» TASK BRIEF
Begin with the line that contains "for name, shape", end with the line that contains "world = obj.matrix_world.copy()", and extract exactly that stretch of lines.
===== SUPPLIED MATERIAL
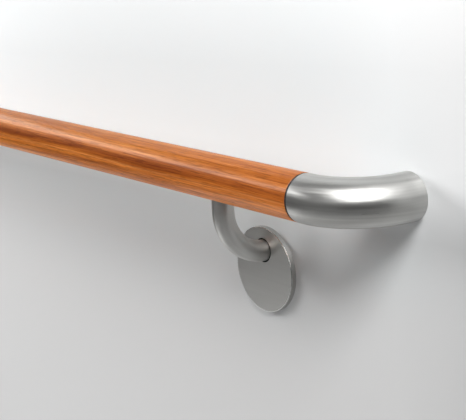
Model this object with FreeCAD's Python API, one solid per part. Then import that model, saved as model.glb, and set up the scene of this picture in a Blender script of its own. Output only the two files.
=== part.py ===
import FreeCAD, Part
import math
import os

os.makedirs("parts", exist_ok=True)

V = FreeCAD.Vector
X, Y, Z = V(1, 0, 0), V(0, 1, 0), V(0, 0, 1)

# Sizes are in mm. X runs along the rail, +Y goes into the wall and Z is up.
# The wall's face is y = 0 and the rail's axis is at z = 0, the same distance from the wall all along.

# Rail
rail_d = 42.4
rail_r = rail_d / 2
rail_edge = 0.6
fixing_spacing = 1160.0

# Return elbow: a short lead, one quarter turn and a straight leg to the wall
elbow_wall = 2.0
elbow_in_r = rail_r - elbow_wall
elbow_bend_r = 53.0
elbow_leg = 9.0
elbow_edge = 0.3
end_disc_t = 6.0
elbow_lead = end_disc_t
elbow_axis_x = fixing_spacing / 2
mouth_x = elbow_axis_x - elbow_bend_r - elbow_lead
axis_to_wall = elbow_bend_r + elbow_leg

# Joint between the wood and the elbow
ring_t = 2.0
ring_set_in = 0.2
wood_end_x = mouth_x - ring_t
stud_r = 4.0
stud_clearance = 0.25
stud_short = 2.0
insert_r = 6.0
insert_relief = 3.0
end_insert_len = 22.0

# Wall anchor inside the elbow's leg, and the set screw that holds the elbow on it
anchor_clearance = 0.15
anchor_r = elbow_in_r - anchor_clearance
anchor_short = 0.5
anchor_len = elbow_leg - anchor_short
anchor_floor = 4.0
anchor_skirt = 4.0
anchor_screw_r = 3.25
anchor_sink_r = 6.5
set_screw_r = 2.0
set_screw_clearance = 0.4
set_screw_y = -(anchor_floor + anchor_len) / 2
set_screw_below = 0.4
set_screw_hex = 2.0
set_screw_hex_depth = 2.0

# Cover rose, base plate and the rubber ring between them
rose_r = 41.5
rose_skin = 1.5
rose_round = 0.6
rose_gap = 0.9
cord_r = 1.1
cord_bite = 0.7
cord_ring_r = rose_r - rose_skin - cord_r
plate_t = 3.0
plate_r = cord_ring_r - cord_r + cord_bite
plate_edge = 0.2
plate_screw_r = 2.75
plate_sink_r = 5.0
plate_screw_in = 10.5
plate_screw_ring_r = plate_r - plate_screw_in
plate_screw_angles = (-90, 30, 150)
rose_depth = plate_t + rose_gap + rose_skin

# Bracket arm: down from the rail, one quarter turn and a short straight end on the base plate.
# It stands nearer to the wall than the rail's axis; its top is hollowed to the rail and ends flat.
bracket_from_joint = 133.0
bracket_x = mouth_x - bracket_from_joint
arm_r = 10.3
arm_set_back = 12.0
arm_y = -axis_to_wall + arm_set_back
arm_neck = 13.3
arm_straight = 0.5
arm_bend_r = axis_to_wall - arm_set_back - plate_t - arm_straight
arm_drop = rail_r + arm_neck + arm_bend_r
arm_top_below_axis = 7.0
arm_spigot_r = 6.0
arm_spigot_short = 0.5
arm_hole_clearance = 1.4
arm_above_rose_centre = 19.0
rose_drop = arm_drop + arm_above_rose_centre

# Stud and insert that hold the arm to the rail; the insert's mouth is just inside the round underside
arm_stud_in_arm = 10.0
arm_hole_spare = 2.0
under_insert_len = 13.0
under_insert_in = 0.3
under_insert_z = -math.sqrt(rail_r ** 2 - (arm_set_back + insert_r) ** 2) + under_insert_in


def rod(start, along, length, r):
    return Part.makeCylinder(r, length, start, along)


def bevel(shape, edges, size):
    return shape.makeChamfer(size, edges)


def circles_at(shape, r, test):
    found = []
    for e in shape.Edges:
        c = e.Curve
        if isinstance(c, Part.Circle) and abs(c.Radius - r) < 1e-3 and test(c.Center):
            found.append(e)
    return found


def countersunk(centre, r, sink_r, depth):
    through = rod(centre - V(0, 1, 0), Y, depth + 2, r)
    cone = Part.makeCone(sink_r, r, sink_r - r, centre, Y)
    return through.fuse(cone)


def hex_bar(centre, along, flats, length):
    side_r = flats / math.sqrt(3)
    u = X
    v = along.cross(u)
    pts = []
    for i in range(6):
        a = math.radians(60 * i)
        pts.append(centre + u * (side_r * math.cos(a)) + v * (side_r * math.sin(a)))
    face = Part.Face(Part.makePolygon(pts + [pts[0]]))
    return face.extrude(along * length)


def bent_round(r):
    lead = rod(V(mouth_x, -axis_to_wall, 0), X, elbow_lead, r)
    turn_x = mouth_x + elbow_lead
    turn_y = -axis_to_wall + elbow_bend_r
    profile = Part.Face(Part.Wire(Part.makeCircle(r, V(turn_x, -axis_to_wall, 0), X)))
    turn = profile.revolve(V(turn_x, turn_y, 0), Z, 90)
    leg = rod(V(elbow_axis_x, turn_y, 0), Y, -turn_y, r)
    return lead.fuse([turn, leg]).removeSplitter()


def make_wood_rail():
    body = rod(V(-wood_end_x, -axis_to_wall, 0), X, 2 * wood_end_x, rail_r)
    body = bevel(body, circles_at(body, rail_r, lambda c: True), rail_edge)
    holes = []
    end_depth = end_insert_len + insert_relief
    for side in (1, -1):
        holes.append(rod(V(side * wood_end_x, -axis_to_wall, 0), X * -side, end_depth, insert_r))
        top = under_insert_z + under_insert_len + insert_relief
        holes.append(rod(V(side * bracket_x, arm_y, -rail_r), Z, top + rail_r, insert_r))
    return body.cut(holes)


def make_joint_ring():
    ring = rod(V(wood_end_x, -axis_to_wall, 0), X, ring_t, rail_r - ring_set_in)
    return ring.cut(rod(V(wood_end_x - 1, -axis_to_wall, 0), X, ring_t + 2, stud_r + stud_clearance))


def make_return_elbow():
    tube = bent_round(rail_r).cut(bent_round(elbow_in_r))
    tube = bevel(tube, circles_at(tube, rail_r, lambda c: abs(c.x - mouth_x) < 1e-3), elbow_edge)
    hole = rod(V(elbow_axis_x, set_screw_y, -rail_r - 1), Z, elbow_wall + 2, set_screw_r + set_screw_clearance)
    return tube.cut(hole)


def make_end_disc():
    disc = rod(V(mouth_x, -axis_to_wall, 0), X, end_disc_t, elbow_in_r)
    return disc.cut(rod(V(mouth_x - 1, -axis_to_wall, 0), X, end_disc_t + 2, stud_r))


def make_joint_stud():
    low = wood_end_x - end_insert_len + stud_short
    return rod(V(low, -axis_to_wall, 0), X, mouth_x + end_disc_t - low, stud_r)


def make_end_insert():
    body = rod(V(wood_end_x - end_insert_len, -axis_to_wall, 0), X, end_insert_len, insert_r)
    return body.cut(rod(V(wood_end_x - end_insert_len - 1, -axis_to_wall, 0), X, end_insert_len + 2, stud_r))


def make_wall_anchor():
    cup = rod(V(elbow_axis_x, -anchor_len, 0), Y, anchor_len, anchor_r)
    hollow = rod(V(elbow_axis_x, -anchor_len - 1, 0), Y, anchor_len + 1 - anchor_floor, anchor_r - anchor_skirt)
    screw = countersunk(V(elbow_axis_x, -anchor_floor, 0), anchor_screw_r, anchor_sink_r, anchor_floor)
    tapped = rod(V(elbow_axis_x, set_screw_y, -anchor_r - 1), Z, anchor_skirt + 2, set_screw_r)
    return cup.cut([hollow, screw, tapped])


def make_set_screw():
    low = -rail_r + set_screw_below
    high = -anchor_r + anchor_skirt
    screw = rod(V(elbow_axis_x, set_screw_y, low), Z, high - low, set_screw_r)
    return screw.cut(hex_bar(V(elbow_axis_x, set_screw_y, low - 1), Z, set_screw_hex, set_screw_hex_depth + 1))


def make_bracket_arm():
    turn_z = -arm_drop + arm_bend_r
    turn_y = arm_y + arm_bend_r
    drop = rod(V(bracket_x, arm_y, turn_z), Z, -turn_z - arm_top_below_axis, arm_r)
    profile = Part.Face(Part.Wire(Part.makeCircle(arm_r, V(bracket_x, arm_y, turn_z), Z)))
    turn = profile.revolve(V(bracket_x, turn_y, turn_z), X, 90)
    reach = rod(V(bracket_x, turn_y, -arm_drop), Y, -plate_t - turn_y, arm_r)
    bar = drop.fuse([turn, reach]).removeSplitter()
    bar = bar.fuse(rod(V(bracket_x, -plate_t, -arm_drop), Y, plate_t - arm_spigot_short, arm_spigot_r))
    rail = rod(V(bracket_x - 3 * arm_r, -axis_to_wall, 0), X, 6 * arm_r, rail_r)
    depth = arm_stud_in_arm + arm_hole_spare
    tapped = rod(V(bracket_x, arm_y, -rail_r - depth), Z, rail_r + depth, stud_r)
    return bar.cut([rail, tapped])


def make_arm_stud():
    low = -rail_r - arm_stud_in_arm
    high = under_insert_z + under_insert_len - stud_short
    return rod(V(bracket_x, arm_y, low), Z, high - low, stud_r)


def make_under_insert():
    low = V(bracket_x, arm_y, under_insert_z)
    body = rod(low, Z, under_insert_len, insert_r)
    return body.cut(rod(low - Z, Z, under_insert_len + 2, stud_r))


def make_base_plate():
    plate = rod(V(bracket_x, -plate_t, -rose_drop), Y, plate_t, plate_r)
    plate = bevel(plate, circles_at(plate, plate_r, lambda c: c.y < -1), plate_edge)
    cuts = [make_rose_cord()]
    cuts.append(rod(V(bracket_x, -plate_t - 1, -arm_drop), Y, plate_t + 2, arm_spigot_r))
    for a in plate_screw_angles:
        t = math.radians(a)
        x = bracket_x + plate_screw_ring_r * math.cos(t)
        z = -rose_drop + plate_screw_ring_r * math.sin(t)
        cuts.append(countersunk(V(x, -plate_t, z), plate_screw_r, plate_sink_r, plate_t))
    return plate.cut(cuts)


def make_rose_cord():
    return Part.makeTorus(cord_ring_r, cord_r, V(bracket_x, -plate_t / 2, -rose_drop), Y)


def make_cover_rose():
    cap = rod(V(bracket_x, -rose_depth, -rose_drop), Y, rose_depth, rose_r)
    front = circles_at(cap, rose_r, lambda c: c.y < -rose_depth + 1e-3)
    cap = cap.makeFillet(rose_round, front)
    inside = rod(V(bracket_x, -rose_depth + rose_skin, -rose_drop), Y, rose_depth, rose_r - rose_skin)
    hole = rod(V(bracket_x, -rose_depth - 1, -arm_drop), Y, rose_depth, arm_r + arm_hole_clearance)
    return cap.cut([inside, hole])


paired = {
    "joint_ring": make_joint_ring,
    "return_elbow": make_return_elbow,
    "elbow_end_disc": make_end_disc,
    "joint_stud": make_joint_stud,
    "rail_end_insert": make_end_insert,
    "wall_anchor": make_wall_anchor,
    "anchor_set_screw": make_set_screw,
    "bracket_arm": make_bracket_arm,
    "arm_stud": make_arm_stud,
    "rail_under_insert": make_under_insert,
    "base_plate": make_base_plate,
    "rose_cord": make_rose_cord,
    "cover_rose": make_cover_rose,
}

nodes = {"wood_rail": make_wood_rail()}
for name, make in paired.items():
    right = make()
    nodes[name + "_right"] = right
    nodes[name + "_left"] = right.mirror(V(0, 0, 0), X)

for name, shape in nodes.items():
    solids = shape.Solids
    if len(solids) != 1 or not shape.isValid():
        raise RuntimeError("%s is not one sound solid" % name)
    solids[0].exportStep("parts/%s.step" % name)
    box = solids[0].BoundBox
    print("%-26s %8.1f cm3  %s" % (name, solids[0].Volume / 1000,
          " ".join("%.1f..%.1f" % p for p in ((box.XMin, box.XMax), (box.YMin, box.YMax), (box.ZMin, box.ZMax)))))
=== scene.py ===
# %% [markdown]
# # A wood and steel wall handrail
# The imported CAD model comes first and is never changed: every node already has its true size and
# place. This lesson dresses it. Each step says what the real thing is, how it could be made in
# Blender, and why this way was chosen. Lengths are in metres; X runs along the rail, Y into the
# wall and Z up.

# %% Load the frame
import math

import bpy
import numpy as np
from mathutils import Matrix, Vector


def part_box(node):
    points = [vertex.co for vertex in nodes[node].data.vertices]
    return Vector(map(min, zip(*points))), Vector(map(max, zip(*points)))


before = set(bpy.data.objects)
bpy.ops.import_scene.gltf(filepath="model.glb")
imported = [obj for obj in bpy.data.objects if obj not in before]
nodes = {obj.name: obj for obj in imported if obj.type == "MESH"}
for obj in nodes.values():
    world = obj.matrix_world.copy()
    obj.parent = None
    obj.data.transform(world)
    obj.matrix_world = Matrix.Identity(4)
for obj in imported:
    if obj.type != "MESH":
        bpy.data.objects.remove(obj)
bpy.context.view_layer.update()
print("frame loaded:", len(nodes), "nodes")

# %% [markdown]
# ## Sizes
# The patterns have to lie exactly on the wood and on the metal. Their sizes could be typed in
# again, but a typed copy goes wrong as soon as the model changes, so they are read from the
# nodes' boxes. Three lengths can't be read from a box and are the CAD model's own: the elbow's
# straight start, the arm's bend radius, and how far the arm stands behind the rail's axis.

# %% Sizes read from the nodes
def corners(name):
    """The low and the high corner of a node's box."""
    return (np.array(corner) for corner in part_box(name))


rail_low, rail_high = corners("wood_rail")
rail_radius = (rail_high[2] - rail_low[2]) / 2
rail_y = (rail_high[1] + rail_low[1]) / 2

elbow_low, elbow_high = corners("return_elbow_right")
mouth_x = elbow_low[0]
elbow_start = 0.006                   # the straight piece between the mouth and the bend
elbow_bend = elbow_high[0] - rail_radius - mouth_x - elbow_start

arm_low, arm_high = corners("bracket_arm_right")
arm_radius = (arm_high[0] - arm_low[0]) / 2
arm_bend = 0.0465                     # the bend's radius, to the middle of the rod
arm_setback = 0.012                   # how far the arm stands behind the rail's axis
arm_y = rail_y + arm_setback
arm_drop = -(arm_low[2] + arm_radius)

rose_low, rose_high = corners("cover_rose_right")
rose_centre = (rose_low + rose_high) / 2
rose_radius = (rose_high[2] - rose_low[2]) / 2
radii = {"rail": rail_radius, "arm": arm_radius, "rose": rose_radius}
print("radii:", {name: round(float(radius), 4) for name, radius in radii.items()})

# %% [markdown]
# ## Camera
# The photograph looks along the rail from its right-hand end and a little from above. Such a view
# could be found by moving the camera by eye. Here its place, its turn and its focal length came
# from fitting the model's outlines to the photograph's, so they are written as one position and
# three angles, and the camera's own axes are built from them.

# %% Camera
image_width = 466
sensor_width = 36.0
focal_pixels = 1306.8
camera_place = Vector((1.3333, -0.7371, 0.2427))
yaw, pitch, roll = math.radians(53.54), math.radians(13.34), math.radians(-2.58)

looks = Vector((-math.sin(yaw) * math.cos(pitch), math.cos(yaw) * math.cos(pitch),
                -math.sin(pitch)))
level = Vector((math.cos(yaw), math.sin(yaw), 0.0))
upright = level.cross(looks)
right = math.cos(roll) * level + math.sin(roll) * upright
up = -math.sin(roll) * level + math.cos(roll) * upright
turned = Matrix((right, up, -looks)).transposed().to_4x4()

camera_data = bpy.data.cameras.new("camera")
camera_data.sensor_width = sensor_width
camera_data.lens = focal_pixels * sensor_width / image_width
camera = bpy.data.objects.new("camera", camera_data)
camera.matrix_world = Matrix.Translation(camera_place) @ turned
bpy.context.scene.collection.objects.link(camera)
bpy.context.scene.camera = camera
print("camera lens", round(camera_data.lens, 1), "mm")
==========
» COMPLETE OUTPUT
for name, shape in nodes.items():
    solids = shape.Solids
    if len(solids) != 1 or not shape.isValid():
        raise RuntimeError("%s is not one sound solid" % name)
    solids[0].exportStep("parts/%s.step" % name)
    box = solids[0].BoundBox
    print("%-26s %8.1f cm3  %s" % (name, solids[0].Volume / 1000,
          " ".join("%.1f..%.1f" % p for p in ((box.XMin, box.XMax), (box.YMin, box.YMax), (box.ZMin, box.ZMax)))))
=== scene.py ===
# %% [markdown]
# # A wood and steel wall handrail
# The imported CAD model comes first and is never changed: every node already has its true size and
# place. This lesson dresses it. Each step says what the real thing is, how it could be made in
# Blender, and why this way was chosen. Lengths are in metres; X runs along the rail, Y into the
# wall and Z up.

# %% Load the frame
import math

import bpy
import numpy as np
from mathutils import Matrix, Vector


def part_box(node):
    points = [vertex.co for vertex in nodes[node].data.vertices]
    return Vector(map(min, zip(*points))), Vector(map(max, zip(*points)))


before = set(bpy.data.objects)
bpy.ops.import_scene.gltf(filepath="model.glb")
imported = [obj for obj in bpy.data.objects if obj not in before]
nodes = {obj.name: obj for obj in imported if obj.type == "MESH"}
for obj in nodes.values():
    world = obj.matrix_world.copy()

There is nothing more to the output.